Exupery for sub-pixel font filtering.

Mon Nov 13 22:05:20 UTC 2006

Hello again,
This time about sub-pixel aliasing.

Andrew Tween writes:
 > Hi Bryce,
 > I think it is a good idea to release the solid 3.8 version.
 > 
 > Having said that, I am looking forward to the 3.9 release because I really want
 > to try using Exupery on my sub-pixel font filtering algorithm to see if it can
 > speed it up. Currently this is in 3.9, and I don't want to port it all back to
 > an earlier image/vm, especially since you are moving forward to 3.9.

Exupery runs fine on 3.9, the tests just needed to be fixed.

The best way to find out how it performs for your example would be to
load Exupery into your 3.9 image and try it.

 > This is probably a topic for another thread, but could you tell from looking at
 > the attached method if it is a good candidate for speed-up. It has nested loops,
 > does lots of at: and integerAt:Put: (prim 166) , and SmallInteger bitShift: ,
 > bitAnd: , *, + , // , and some Float calcs.

I'm not sure how well it would run. The code is definately a promising
candidate to compile however Exupery doesn't yet compile Floats, large
integers, or primitive 166. I don't think the interpreter does any
special optimisations for them either so chances are those operations
will run at the same speed. Exupery will be able to optimise the
SmallInteger calculations and looping overhead.
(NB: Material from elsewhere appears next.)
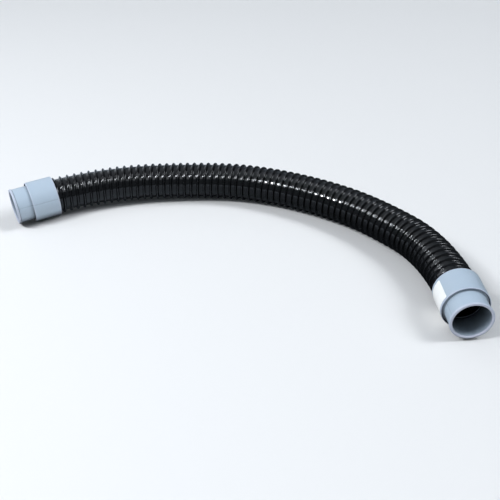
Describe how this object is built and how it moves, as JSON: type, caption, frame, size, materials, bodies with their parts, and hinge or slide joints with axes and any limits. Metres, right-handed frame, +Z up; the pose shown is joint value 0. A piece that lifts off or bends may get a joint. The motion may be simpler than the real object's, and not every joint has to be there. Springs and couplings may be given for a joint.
{
  "type": "vacuum hose",
  "caption": "Curved ribbed suction hose for a pool vacuum, with a moulded cuff bonded on each end that pushes over a pipe fitting.",
  "frame": {"origin": "bottom centre of the whole hose as it lies on a floor", "axes": "+X from the left cuff's side to the right cuff's side, +Y away from the viewer, +Z up"},
  "size_m": [0.5343, 0.3277, 0.05],
  "materials": {
    "hose": "extruded, glossy black",
    "cuff": "moulded, satin, pale blue-grey",
    "label": "plain white film"
  },
  "bodies": {
    "root": {"hose": "hose", "left_cuff": "cuff", "right_cuff": "cuff", "blank_label": "label"}
  },
  "joints": []
}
The method could definately be optimised much more. Adding
integerAt:put: and ByteArray>>at: primitives would help. So would
basic floating point optimisations. Going further, adding support for
machine word (32 bit integer) and byte objects should allow us to
compile to near C speeds.

The optimisations for machine words, bytes objects, and floating point
are all very similar. The game is to remove all the intermediate
objects so the calculations are done directly in registers without any
conversion and deconversion overhead.

  luminance := (0.299*balR)+(0.587*balG)+(0.114*balB).
  balR := balR + ((luminance - balR)*correctionFactor).
  balG := balG + ((luminance - balG)*correctionFactor).
  balB := balB + ((luminance - balB)*correctionFactor).
  balR := balR  truncated.
  balR < 0 ifTrue:[balR := 0] ifFalse:[balR > 255 ifTrue:[balR := 255]].	
  balG := balG  truncated.
  balG < 0 ifTrue:[balG := 0] ifFalse:[balG > 255 ifTrue:[balG := 255]].		
  balB := balB  truncated.
  balB < 0 ifTrue:[balB := 0] ifFalse:[balB > 255 ifTrue:[balB := 255]].	 
  a := balR + balG + balB > 0 ifTrue:[16rFF] ifFalse:[0].
  colorVal := balB + (balG bitShift: 8) +  (balR bitShift: 16) + (a bitShift: 24).
  answer bits integerAt: (y*answer width)+(x//3+1) put: colorVal.

Is a nice example to show what dynamically inlined primitives could
do. The major overhead with floats is allocating memory (1). In this
example, using the current optimisation engine it should be possible
to create only 4 floats rather than 19 needed by the intepreter. One
more allocation will be needed to form colorVal if it overflows into a
LargeInteger. SSA should allow all the floating point intermediate
values to be removed by allow program analysis over more than one
statement.

  balR := balR  truncated.
  balR < 0 ifTrue:[balR := 0] ifFalse:[balR > 255 ifTrue:[balR :=
255]].

Should probably be handled via a primitive that truncates a floating
point value down to an unsigned 8 bit value. For this example such a
primitive may be overkill however converting floating point values
to. But with Exupery 3.0 and SSA it would be really nice to be able to
optimise to vectors. With vector optimisation we will have a level
playing field with C, they will need at least as much compiler
machinery as we will and they will probably write their compilers in C
requiring much more work than writing in Smalltalk.

In summary, I think there may be some speed improvement now. Adding
the array access primitives will help. Floating point is likely to be
the next biggest win. Without SSA I doubt that other optimisations
will provide enough gain to be worthwhile. With SSA and a few extra
object types it should be possible to fully optimise it.

Bryce

(1) After upgrading the VM I'm going to implement fast compiled
primitives for #new and #@. This is driven by the largeExplorers
benchmark. #@ is inlined into the main interpret loop in the
interpreter but Exupery executes it as a normal primitive. This means
that compiling largeExplorers can lead to a 8% speed loss.